Review: Light Collapse – Untitled CD (Perpetual Abjection, Feb 12)

Vitaly Maklakov’s static noise on his new untitled release for Perpetual Abjection (as Light Collapse) is lo-fi, dirty, crusted, like urban grime collected on the undercarriage of an old taxi or the nameless coagulant between the seams of ancient cobblestones. No, this five-track CD does not possess the same enrapturing clarity and immersive channel arrangement as, say, Vilgoć’s recent release Granice, but that doesn’t make it any less captivating. The first piece is the longest at 16 mins (the others hover around the 8 min mark) and sets the stage for Maklakov’s minimal, earthy palette with a subdued stretch of muffled crumble. It bores into your head with a subtle but deliberate force, and will begin to eat away at your sense of time until you end up at the other end without much memory of how you got there.
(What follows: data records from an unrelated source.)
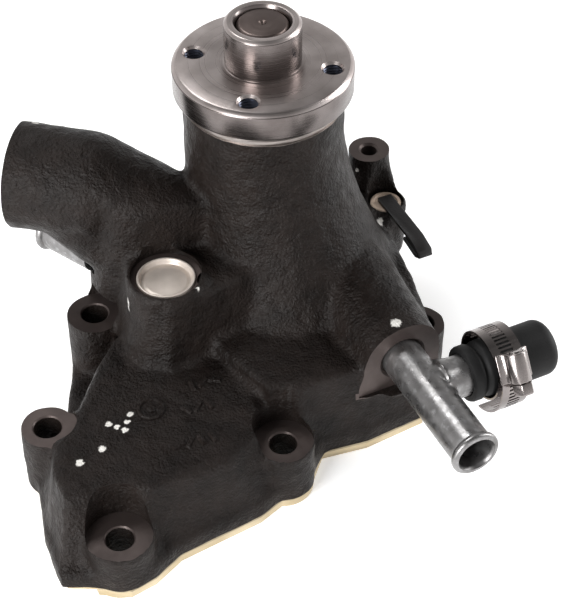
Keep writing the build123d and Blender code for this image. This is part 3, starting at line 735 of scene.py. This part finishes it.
def make_clamp_housing(material):
    """Pressed saddle arched over the worm."""
    low = SADDLE_FOOT
    up = WORM_HEIGHT
    outline = [(-6.5, low), (6.5, low), (6.5, low + 1.0), (4.6, low + 1.6)]
    for i in range(17):
        angle = math.radians(-20 + 220 * i / 16)
        outline.append((3.9 * math.cos(angle), up + 3.9 * math.sin(angle)))
    outline += [(-4.6, low + 1.6), (-6.5, low + 1.0)]
    mesh = bmesh.new()
    front = [mesh.verts.new(Vector((x, -5.5, z)) * MM) for x, z in outline]
    back = [mesh.verts.new(Vector((x, 5.5, z)) * MM) for x, z in outline]
    mesh.faces.new(front)
    mesh.faces.new(back)
    for i in range(len(outline)):
        n = (i + 1) % len(outline)
        mesh.faces.new((front[i], front[n], back[n], back[i]))
    housing = to_object("housing", mesh)
    combine(housing, bar("worm way", (0, -9, up), (0, 9, up), 2.66, 40), solver="EXACT")
    modify(housing, "BEVEL", width=0.00035, segments=3, limit_method="ANGLE", angle_limit=math.radians(40))
    clamp_place(housing)
    finish_piece(housing, "clamp_saddle", "clamp_housing", [material], 40)


def make_clamp_screw(material):
    """Slotted hexagon worm screw."""
    up = WORM_HEIGHT
    ridges = [(0, -6.2)]
    for k in range(8):
        ridges += [(2.2, -6.0 + 1.5 * k), (2.6, -5.5 + 1.5 * k), (2.6, -5.2 + 1.5 * k), (2.2, -4.8 + 1.5 * k)]
    ridges += [(2.2, 6.0), (0, 6.0)]
    shank = lathe("shank", ridges, (0, 0, up), (0, -1, 0), 40)
    mesh = bmesh.new()
    rings = []
    for y, grow in ((-6.0, 1.0), (-9.9, 1.0), (-10.45, 0.86)):
        corners = [math.radians(60 * i) for i in range(6)]
        reach = 4.0 * grow
        ring = [Vector((reach * math.cos(a), y, up + reach * math.sin(a))) * MM for a in corners]
        rings.append([mesh.verts.new(point) for point in ring])
    mesh.faces.new(rings[0])
    mesh.faces.new(rings[2])
    for a, b in ((0, 1), (1, 2)):
        for i in range(6):
            n = (i + 1) % 6
            mesh.faces.new((rings[a][i], rings[a][n], rings[b][n], rings[b][i]))
    head = to_object("head", mesh)
    combine(head, box("slot", (-6, -13, up - 0.6), (6, -9.0, up + 0.6)), solver="EXACT")
    modify(head, "BEVEL", width=0.00018, segments=2, limit_method="ANGLE", angle_limit=math.radians(25))
    screw = join([shank, head])
    clamp_place(screw)
    finish_piece(screw, "clamp_worm_screw", "clamp_screw", [material], 35)


def make_bypass(material):
    """Short plated tube with a bead."""
    reach = 25.0
    start = BYPASS_END - BYPASS_AXIS * reach
    profile = [(6.8, 0), (8.0, 0), (8.0, reach - 3.3), (8.6, reach - 2.8)]
    profile += [(9.15, reach - 2.1), (9.2, reach - 1.4), (9.1, reach - 0.7), (8.6, reach - 0.15)]
    profile += [(7.6, reach), (7.0, reach - 0.5), (6.8, reach - 1.2)]
    tube = lathe("tube", profile, start, BYPASS_AXIS)
    finish_piece(tube, "bypass_spout", "bypass_tube", [material], 40)


def make_port_plug(material):
    """Pale push-in plug with a shallow dish."""
    top = PORT_TOP
    profile = [(0, top - 8), (3.9, top - 8), (4.42, top - 7.2), (4.42, top)]
    profile += [(6.0, top), (6.2, top + 0.3), (6.2, top + 1.0)]
    profile += [(5.9, top + 1.35), (4.9, top + 1.35), (4.5, top + 0.9), (0, top + 0.8)]
    plug = lathe("plug", profile, (PORT.x, PORT.y, 0))
    finish_piece(plug, "push_plug", "port_plug", [material], 40)


def soft_copy(node, name, material, width=0.0003, degrees=35):
    """CAD shape with its edges broken by a small bevel."""
    made = cad_copy(node, name)
    modify(made, "BEVEL", width=width, segments=2, limit_method="ANGLE", angle_limit=math.radians(30))
    finish_piece(made, name, node, [material], degrees)


# ---------------------------------------------------------------- build

PAINT = [
    ((-74.8, 39.6, 99.8), 1.4),
    ((-65.3, -19.1, 54.5), 1.5),
    ((-65.3, -19.1, 51.5), 1.2),
    ((-43.0, -33.2, 63.0), 0.9),
    ((47.7, 16.2, 62.0), 1.6),
    ((45.7, 9.5, 56.7), 1.0),
    ((46.4, -9.6, 43.8), 1.6),
    ((18.3, -72.7, 54.6), 1.9),
    ((-104.3, -67.7, 34.0), 1.5),
    ((-94.9, -64.9, 33.8), 1.5),
    ((-88.5, -55.0, 34.0), 1.2),
    ((-86.3, -57.4, 34.0), 1.1),
    ((-84.3, -60.0, 34.0), 1.2),
    ((-82.0, -57.0, 34.0), 1.1),
    ((-79.8, -54.0, 34.0), 1.2),
]
cast = cast_material("cast skin", (0.0062, 0.0044, 0.0037), (0.0150, 0.0108, 0.0092), PAINT)
cut_iron = machined_material("cut iron", (0.055, 0.042, 0.039), (0.095, 0.074, 0.068), 0.45, 0.6)
rim_iron = turned_material("turned rim", (0.30, 0.27, 0.25), (0.42, 0.38, 0.36), 0.34)
face_steel = turned_material("faced steel", (0.40, 0.355, 0.34), (0.56, 0.505, 0.49), 0.3)
hub_steel = turned_material("turned steel", (0.145, 0.125, 0.12), (0.215, 0.19, 0.183), 0.24)
thread_steel = machined_material("thread", (0.07, 0.075, 0.10), (0.13, 0.14, 0.18), 0.3)
shaft_steel = turned_material("shaft end", (0.125, 0.098, 0.09), (0.18, 0.145, 0.134), 0.36, pitch=0.3)
plug_steel = turned_material(
    "pressed steel", (0.60, 0.53, 0.47), (0.78, 0.70, 0.63), 0.36, (PLUG.x, PLUG.y), 0.8
)
plug_steel.node_tree.nodes["Principled BSDF"].inputs["Metallic"].default_value = 0.35
zinc = zinc_material("zinc plate")
stainless = machined_material(
    "stainless strip", (0.20, 0.18, 0.175), (0.34, 0.31, 0.30), 0.2, 1.0, (1.0, 12.0, 1.0), 90.0
)
rubber = moulded_material("cap rubber", (0.0028, 0.0028, 0.0030), 0.6)
strap_black = moulded_material("strap plastic", (0.012, 0.011, 0.011), 0.42)
plug_tan = moulded_material("pale plug", (0.42, 0.33, 0.26), 0.5)
yellow_zinc = machined_material("yellow zinc", (0.52, 0.42, 0.26), (0.72, 0.62, 0.44), 0.36, 0.8)
paper = moulded_material("gasket paper", (0.30, 0.25, 0.17), 0.8, 0.0002)
bright = machined_material("ground steel", (0.45, 0.45, 0.46), (0.62, 0.62, 0.63), 0.16)
nylon = moulded_material("cage nylon", (0.46, 0.40, 0.28), 0.45)
nitrile = moulded_material("seal rubber", (0.014, 0.014, 0.014), 0.5)
ceramic = moulded_material("ceramic", (0.66, 0.64, 0.58), 0.16, 0.00002)
carbon = moulded_material("carbon", (0.025, 0.025, 0.027), 0.36)
brass = machined_material("pressed brass", (0.50, 0.36, 0.14), (0.66, 0.50, 0.22), 0.28)
iron = cast_material("impeller iron", (0.06, 0.055, 0.05), (0.10, 0.09, 0.085))

make_casting([cast, cut_iron, rim_iron])
make_hub(hub_steel, thread_steel, face_steel)
make_shaft(shaft_steel)
make_core_plug(plug_steel)
make_tee(zinc)
make_cap(rubber)
make_band(stainless)
make_clamp_housing(stainless)
make_clamp_screw(stainless)
make_bypass(zinc)
make_port_plug(plug_tan)
soft_copy("plug_pull_strap", "pull_strap", strap_black, 0.0004)
soft_copy("rear_cover_plate", "cover_plate", yellow_zinc, 0.00025)

# Editable copies of the seal's bellows and spring, each with a mesh of its own.
for node in ("seal_bellows", "seal_spring"):
    soft = cad_copy(node, "soft_" + node)
    finish_piece(soft, "soft_" + node, node, [nitrile if node == "seal_bellows" else bright], 40)
    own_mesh(soft)

CARRIED = {
    "cover_gasket": paper,
    "cover_screws": yellow_zinc,
    "bearing_outer_race": bright,
    "bearing_balls": bright,
    "ball_cage": nylon,
    "bearing_rollers": bright,
    "roller_cage": nylon,
    "bearing_seal_front": nitrile,
    "bearing_seal_rear": nitrile,
    "impeller": iron,
    "slinger": bright,
    "seal_seat": ceramic,
    "seat_boot": nitrile,
    "seal_carbon_ring": carbon,
    "seal_shell": brass,
}
for node, material in CARRIED.items():
    frame["nodes"][node].data.materials.clear()
    frame["nodes"][node].data.materials.append(material)

# ---------------------------------------------------------------- studio


def area_light(name, place_at, aim, size, power):
    """Soft rectangular light."""
    data = bpy.data.lights.new(name, "AREA")
    data.shape = "RECTANGLE"
    data.size, data.size_y = size
    data.energy = power
    made = bpy.data.objects.new(name, data)
    made.location = place_at
    made.rotation_euler = (Vector(aim) - Vector(place_at)).to_track_quat("-Z", "Y").to_euler()
    bpy.context.scene.collection.objects.link(made)


centre = (CAD_LOW + CAD_HIGH) / 2
floor_mesh = bmesh.new()
bmesh.ops.create_grid(floor_mesh, x_segments=1, y_segments=1, size=4.0)
floor = to_object("floor", floor_mesh)
floor.location = (centre.x, centre.y, CAD_LOW.z - 0.0002)
pale, pale_tree, pale_bsdf = shader("pale floor", 0.0, 0.9)
pale_bsdf.inputs["Base Color"].default_value = (0.95, 0.95, 0.95, 1.0)
pale_bsdf.inputs["Specular IOR Level"].default_value = 0.0
pale_bsdf.inputs["Emission Color"].default_value = (1.0, 1.0, 1.0, 1.0)
pale_bsdf.inputs["Emission Strength"].default_value = 0.4
floor.data.materials.append(pale)

world = bpy.data.worlds.new("studio")
bpy.context.scene.world = world
world.use_nodes = True
sky = world.node_tree
ground = sky.nodes["Background"]
ground.inputs["Color"].default_value = (1.0, 0.985, 0.98, 1.0)
direction = sky.nodes.new("ShaderNodeSeparateXYZ")
sky.links.new(sky.nodes.new("ShaderNodeTexCoord").outputs["Generated"], direction.inputs["Vector"])
sky.links.new(spread(sky, direction.outputs["Z"], 0.08, 0.90, 0.9, 0.10), ground.inputs["Strength"])

area_light("left", (-0.95, -0.55, 0.40), centre, (0.45, 0.8), 16.0)
area_light("right", (0.95, -0.15, 0.42), centre, (0.3, 0.9), 7.0)
area_light("top", (-0.25, 0.55, 1.05), centre, (0.5, 0.35), 5.0)

camera = bpy.data.objects.new("camera", bpy.data.cameras.new("camera"))
camera.data.lens = 99.0
camera.data.sensor_width = 36.0
camera.data.clip_start = 0.01
camera.data.clip_end = 20.0
camera.location = (-0.2083, -0.4418, 0.4723)
camera.rotation_mode = "QUATERNION"
camera.rotation_quaternion = Vector((0.3190, 0.6541, -0.6858)).to_track_quat("-Z", "Y")
bpy.context.scene.collection.objects.link(camera)
bpy.context.scene.camera = camera
bpy.context.scene.view_settings.view_transform = "Standard"
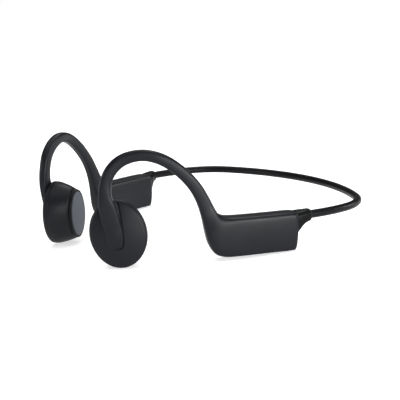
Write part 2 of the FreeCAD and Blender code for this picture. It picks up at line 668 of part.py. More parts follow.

The coarse, unrefined nature is further constructed by the transition into the second track, which begins unassumingly with what appears to be a slow fade-in of hiss and crackle, but those slight sounds are immediately smothered by the central drone: a throaty, bassy hum that evokes a strangely detached sense of claustrophobia. The following pieces are even more unstable, loping into existence with barely any force or drive, unstable nocturnal soundscapes devoid of much for the listener to hold on to at all. PA015 is artfully anemic, challenging not our patience but instead our desire, our need for substance and weight by refusing it entirely. Wall noise broken and fatigued on a mud-encrusted sickbed.